Longtime friend Fila Martinez met him when they both attended Universidad Javeriana nearly 20 years ago, where Luis Zarama was focused on priesthood. He encouraged Martinez also to explore his interest in holy orders.

“As long as I’ve known him he’s had a clear sense of what he wanted to do with his life,” said Martinez, who attended the ordination. “I felt like he had many different choices. He could do many different things.”

Although Martinez shifted gears after attending seminary for two years in Miami, they remained friends. He’s watched him struggle to learn English, American culture and his place as a priest. He recalled that Father Zarama was very surprised to become vicar general and surmised that he would have been very happy to remain at St. Mark’s.
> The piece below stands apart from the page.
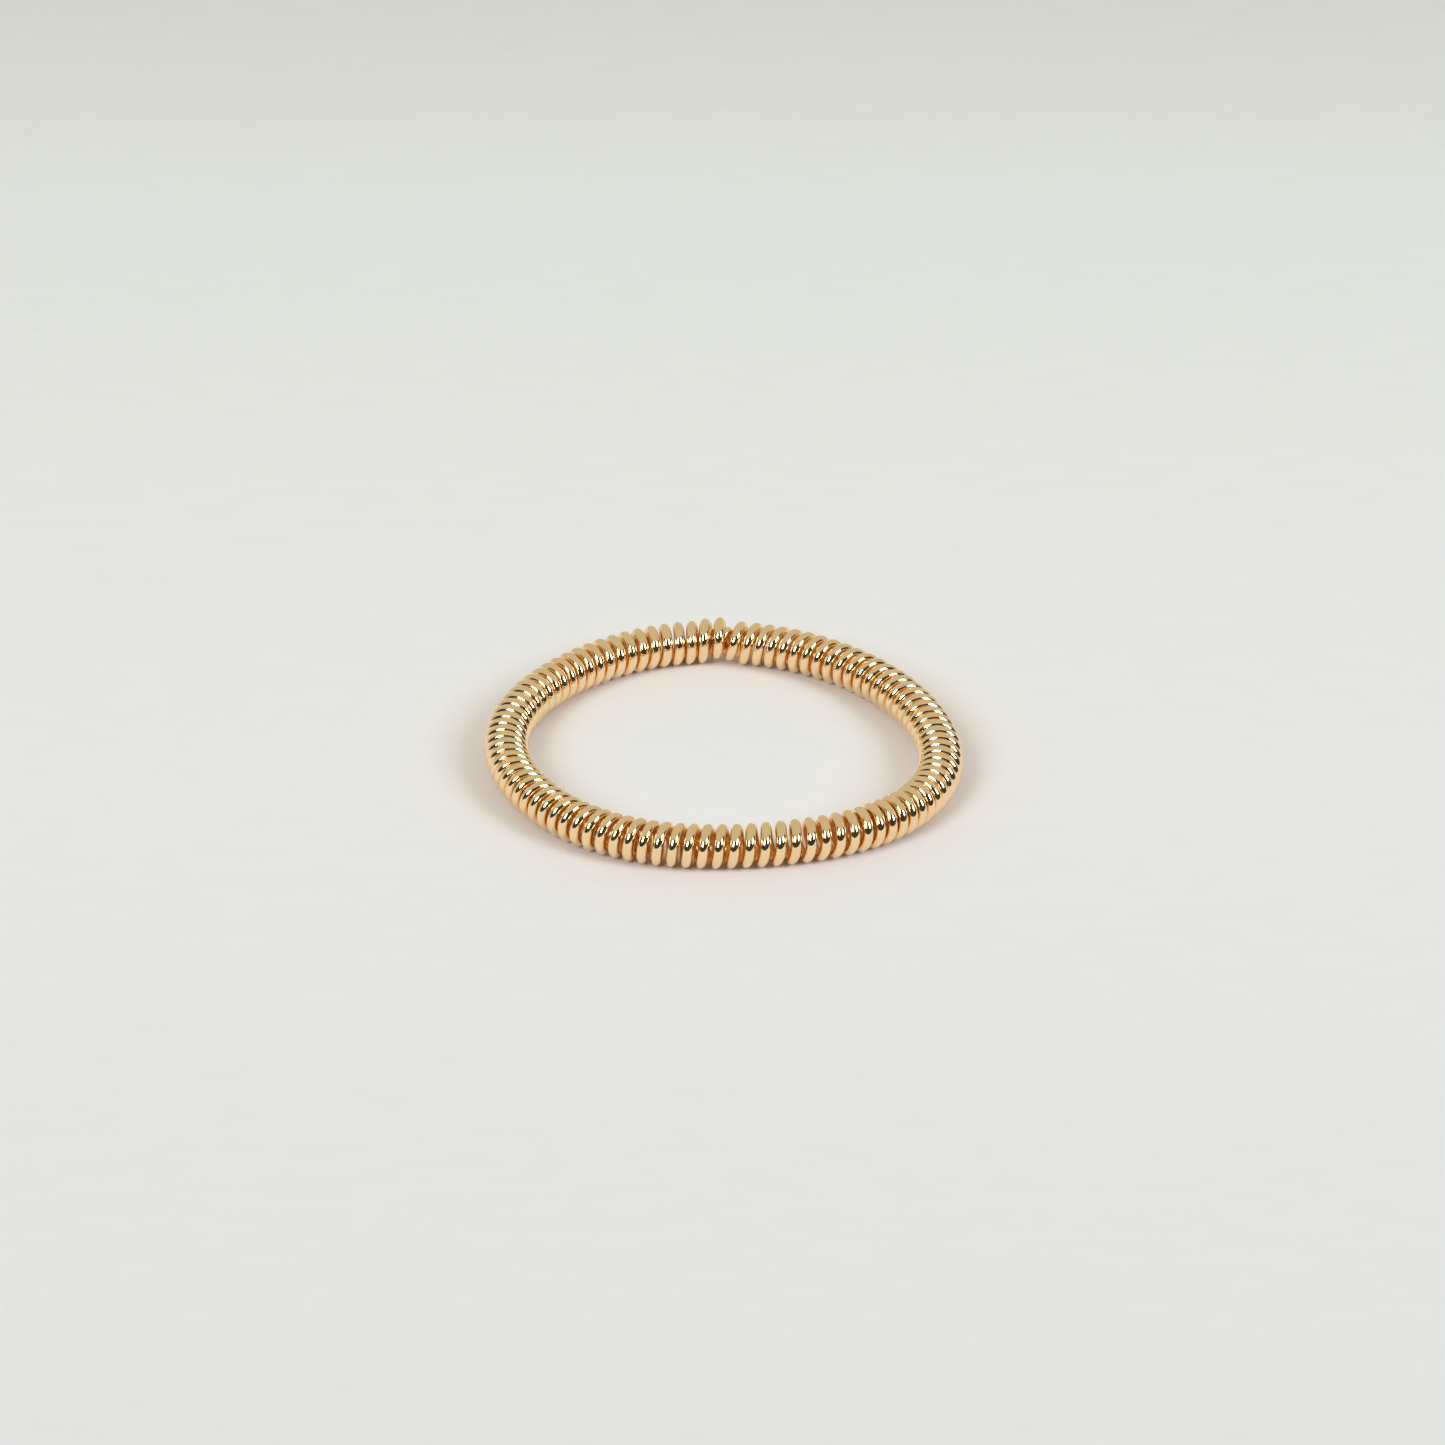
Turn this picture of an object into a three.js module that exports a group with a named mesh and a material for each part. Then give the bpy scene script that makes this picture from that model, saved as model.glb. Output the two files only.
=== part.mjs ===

But through it all he’s been “someone who very much lives what he believes,” said Martinez, now a Spanish professor at the University of the South.

As a professor, he appreciates Bishop Zarama’s openness to continually learn throughout life, his desire to know his parishioners individually and his strong sense of purpose with faith.

“It’s that desire to learn, that commitment to the community, that strong faith, that’s what made him successful teaching philosophy and theology back in Colombia and as a pastor in North Georgia and I think he brings that” as auxiliary bishop.

“I’m just kind of getting used to the idea that he’s going to be coming into all this responsibility. He’s very humble, very dedicated, hard-working. He has a great sense of humor,” he said. “It’s reassuring that he continues to be the same type of humble person, but at the same time he’s able to rise to the occasion and fulfill great responsibilities.”